#### Data shown
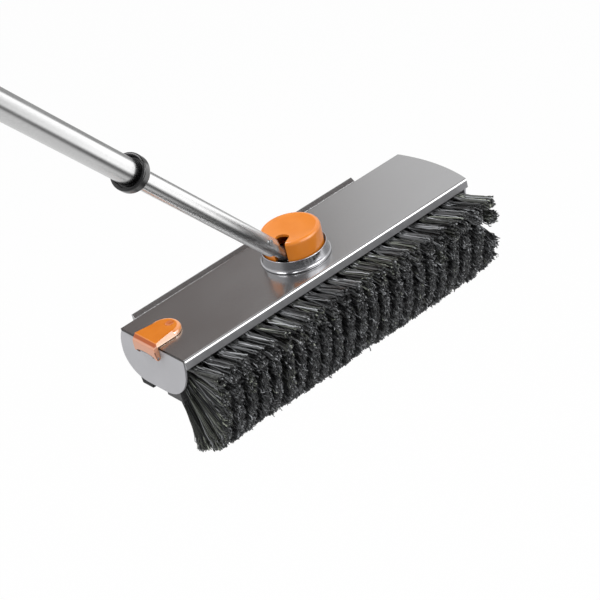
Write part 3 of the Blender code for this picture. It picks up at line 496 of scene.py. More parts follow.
def tubeSteel():
    # drawn tube: fine lines run along the pole
    paint, sockets = newFinish("tubeSteel", (0.56, 0.56, 0.56), 0.25, 1.0)
    lay = poleTowards.to_track_quat("X", "Z").inverted().to_euler()
    streak = grain(paint, (4, 1500, 1500), 3, lay)
    haze = grain(paint, (12, 30, 30), 4, lay)
    colour = tint(paint, streak, (0.53, 0.53, 0.53), (0.59, 0.59, 0.59))
    return dressed(paint, sockets, colour, spread(paint, haze, 0.21, 0.28), bump(paint, streak, 0.000006, 0.08))


# painted shade along the plate's top edge: axis, where it starts and where it is full, and its colour
platePaint = {"seam": (2, -0.0021, -0.0016), "seamColour": (0.025, 0.022, 0.02)}


def greyPlate():
    # painted plate with a band of painted shade along its top edge, where it meets the sheet
    paint, sockets = newFinish("greyPlate", (0.45, 0.45, 0.47), 0.42, 0.2)
    speck = grain(paint, (1500, 1500, 1500), 2)
    haze = grain(paint, (40, 40, 40), 4)
    colour = tint(paint, haze, (0.435, 0.435, 0.455), (0.475, 0.473, 0.495))
    colour = banded(paint, colour, platePaint, "seam")
    return dressed(paint, sockets, colour, relief=bump(paint, speck, 0.00003, 0.4))


def polishedRing():
    paint, sockets = newFinish("polishedRing", (0.40, 0.40, 0.415), 0.2, 1.0)
    haze = grain(paint, (60, 60, 60), 4)
    line = grain(paint, (20, 20, 2600), 2)
    return dressed(paint, sockets, None, spread(paint, haze, 0.16, 0.22), bump(paint, line, 0.000006, 0.2))


# the latch's gloss and its painted light and shade; each band is an axis, where it starts and where it is full
latchPaint = {
    "coatIor": 2.2, "coatTint": (1.0, 0.93, 0.62, 1), "tongue": (0, -0.1472, -0.1464),
    "dimple": (-0.1230, 0.0083, 0.0046), "dimpleSpan": (0.0028, 0.0046), "dimpleColour": (0.50, 0.115, 0.010),
    "shoulder": (0, -0.1468, -0.1474), "shoulderColour": (0.40, 0.075, 0.004),
    "face": (2, 0.0022, 0.0014), "faceColour": (0.68, 0.33, 0.21),
    "lip": ((0, -0.15042, -0.15036), (0, -0.1495, -0.1499), (2, -0.0020, -0.0022)),
    "lipColour": (0.03, 0.012, 0.008),
}


def orangeMoulding(name, coat, latch=None):
    # glossy moulding; on the latch, the face over the end plate is painted pale, a painted sheen
    paint, sockets = newFinish(name, (0.79, 0.24, 0.03), 0.18)
    sockets["Coat Weight"].default_value = coat
    sockets["Coat Roughness"].default_value = 0.12
    haze = grain(paint, (60, 60, 60), 5)
    peel = grain(paint, (900, 900, 900), 2)
    colour = tint(paint, haze, (0.74, 0.215, 0.018), (0.80, 0.25, 0.024))
    if latch:
        sockets["Coat IOR"].default_value = latch["coatIor"]
        sockets["Coat Tint"].default_value = latch["coatTint"]
        place = addNode(paint, "ShaderNodeTexCoord")
        reach = addNode(paint, "ShaderNodeVectorMath", operation="DISTANCE")
        wire(paint, place.outputs["Object"], reach.inputs[0])
        reach.inputs[1].default_value = latch["dimple"]
        away = spread(paint, reach.outputs["Value"], 0, 1, *latch["dimpleSpan"])
        wire(paint, times(paint, edgeMask(paint, *latch["tongue"]), away), sockets["Coat Weight"])
        # painted shade: the dimple's hollow is painted a deeper orange
        colour = overlay(paint, spread(paint, away, 1, 0, 0, 1), colour, latch["dimpleColour"])
        # painted shade on the shoulder band over the end, and a painted pale sheen on the face below it
        colour = banded(paint, banded(paint, colour, latch, "shoulder"), latch, "face")
        # painted shadow: the thin inner lip under the arch is painted nearly black
        front, back, low = [edgeMask(paint, *band) for band in latch["lip"]]
        colour = overlay(paint, times(paint, times(paint, front, back), low), colour, latch["lipColour"])
    return dressed(paint, sockets, colour, spread(paint, haze, 0.20, 0.28), bump(paint, peel, 0.00002, 0.25))


def darkPlastic(name, colour, roughness):
    paint, sockets = newFinish(name, colour, roughness)
    haze = grain(paint, (70, 70, 70), 4)
    speck = grain(paint, (1300, 1300, 1300), 2)
    mottled = tint(paint, haze, [part * 0.85 for part in colour], [part * 1.15 for part in colour])
    return dressed(paint, sockets, mottled, spread(paint, haze, roughness - 0.05, roughness + 0.06),
                   bump(paint, speck, 0.00004, roughness * 0.8))


def bristleFibre():
    paint, sockets = newFinish("bristleFibre", (0.05, 0.05, 0.05), 0.30)
    sockets["Specular IOR Level"].default_value = 0.28
    colour = addNode(paint, "ShaderNodeVertexColor", layer_name="fibreColour")
    return dressed(paint, sockets, colour.outputs["Color"])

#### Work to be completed
Search the data for "part". Copy every line that has it.

#### The completed task
Write part 3 of the Blender code for this picture. It picks up at line 496 of scene.py. More parts follow.
    mottled = tint(paint, haze, [part * 0.85 for part in colour], [part * 1.15 for part in colour])